Il était commentateur aussi de la vie politique en Pologne, toujours en se préoccupant beaucoup de ce néo-capitalisme, des précarités, des mises à mal d'une large partie des sociétés et d'une réapparition en Pologne de quelque chose qui avant était infime, caché, mais aujourd'hui une proportion assez forte, c'est-à-dire des pauvretés. 
Dernière chose qu'on peut dire sur cette carrière, et ça, ça relève un petit peu de la vie privée. 
À la fin de sa vie, il était malade, à 91 ans, et il refuse de se faire soigner dans le privé. 

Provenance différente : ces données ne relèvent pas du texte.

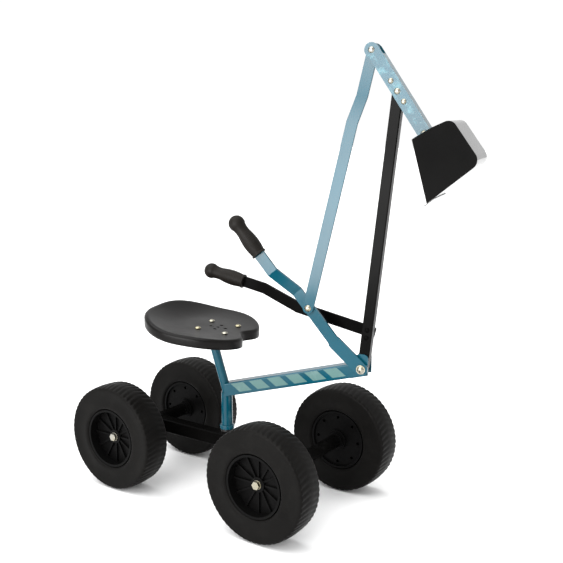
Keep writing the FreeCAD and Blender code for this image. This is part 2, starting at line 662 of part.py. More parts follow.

Il aurait eu la chance de prolonger sa vie, d'être mieux, etc., s'il était passé dans un système de sécurité sociale privée. 
Il a refusé. 
Ce sont les idées socialistes de base, mais qui sont ancrées dans la vie, jusqu'au moment ultime, où ça veut dire qu'il va mourir plus tôt. 
Et il était très conscient, ce n'était pas quelque chose, qu'à 91 ans, il avait du mal à savoir ce qu'il fait. 
Non, c'est un choix délibéré. "
Je ne désire pas de meilleure sécurité sociale ou de meilleurs soins que les ouvriers d'élite qui ont payé, comme moi j'ai payé pour ce système-là. 
S'il ne marche pas, je n'ai pas de prix à cause de ma vie pour profiter, pour avoir quelque chose de plus." 
Donc c'était vraiment très cohérent, ce qu'il a exprimé et ce qu'il a vécu.